To Lansberg, it all depends on open communication, predictability (people have to do what they say they are going to do), and consistency (they have to follow through even on bad days). But there also has to be some compassion.
“You have to be able to put yourself in the shoes of the other person and empathize with what they are going through,” he said.
Unlike most former spouses, those who own a business together must continue to see each other regularly even after the divorce papers are signed. That can make it harder to heal, which may be a good reason to seek professional help – even if it is too late to save the marriage.
Terri Allen still cared for her husband when the two separated in 2010 – they are not yet divorced – but there was so much anger that they could barely communicate. That made it difficult to continue running their accounting firm, which is based in Toronto.
The couple hired a therapist to help them sort through their problems so they could continue working with each other. They found someone who specializes in Imago Relationship Therapy, a type of therapy that helps people communicate.
“It helped us learn how to talk to each other in a calm and rational way,” Allen said.
Soon, she said, the yelling and screaming stopped, and they began to appreciate each other’s needs and concerns.
“I was able to make it not about him and not about me,” she said. “So I became less angry.”
And that did wonders for their business relationship. When personal feelings interfere in a work conversation, she uses what she learned in therapy.
“I’ve learned to be patient,” Allen said.
Create an agreement
Most business partners sign a shareholders agreement to establish what happens if someone wants to sell. Married entrepreneurs, though, often fail to write up such an agreement.
“We didn’t have a proper partnership agreement,” Allen said. “We were married, and we wanted to work together.”
She and her husband are now putting together an agreement. When it’s done, it will detail how they would split the business’s assets if either one decides to leave.
“It would have been great if we had done it before,” she said.
When Ribeiro and Calistro divorced, she was worried that she might lose her job. She asked her ex-husband to sign an agreement saying she could stay in the business for three years.
“I needed to know that I could continue working here and earn an income,” she said.

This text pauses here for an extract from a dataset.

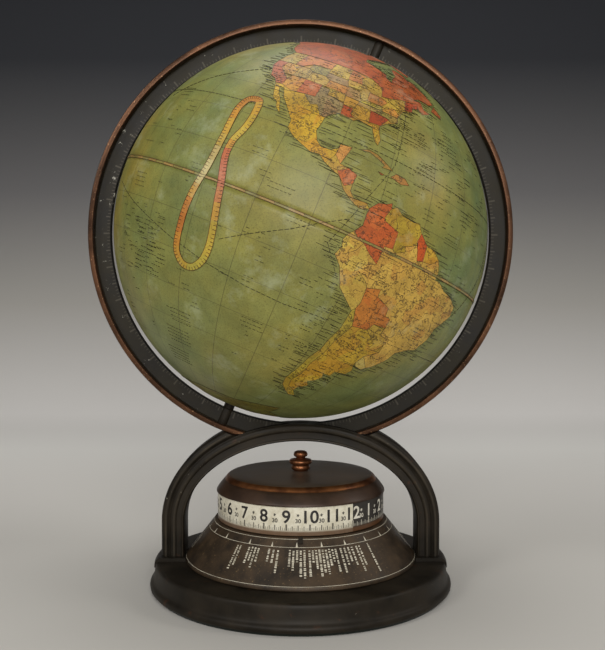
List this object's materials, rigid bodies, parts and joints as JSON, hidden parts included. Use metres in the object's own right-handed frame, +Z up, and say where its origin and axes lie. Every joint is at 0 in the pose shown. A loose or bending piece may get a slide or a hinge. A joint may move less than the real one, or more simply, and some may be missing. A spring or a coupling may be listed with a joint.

That security calmed her nerves and gave them time to find a way to work together.
Be upfront with employees
When owners divorce, the employees, not unlike children in a divorce, often pick sides. If that happens, Lansberg said, the company can fall apart quickly.
Divorcing owners, he said, need to be upfront about what is happening. If employees hear the news from someone else, they are likely to feel betrayed and worry about their jobs.
“If people get wind of it, it tells them something about their connection to you,” he said. “They’ll feel like you don’t trust them.”
He suggests couples come up with a common story that they can share. Reassure staff members that the issues are being dealt with, he said, and that the company is not going to be affected.
Of course, many people are not comfortable being that open. Blackwell, for example, did not make any formal announcement, although some staff members knew what was going on.
“I felt sorry for the office administrator,” she said. “There was a lot of hollering and screaming.”
Allen took Lansberg’s approach. After the separation, she and her husband sat down with their employees and told them.
“We knew we needed to be the first ones to tell them,” she said.
They told the staff that while the separation had been a long time coming, they still respected each other and wanted to continue in the business.
The employees, she said, “were polite and thankful that we told them. They were happy that they knew their jobs were secure.”
As difficult as it is to run a business with a former spouse, Allen, Blackwell, Ribeiro and Calistro all said that it gets easier after about two years.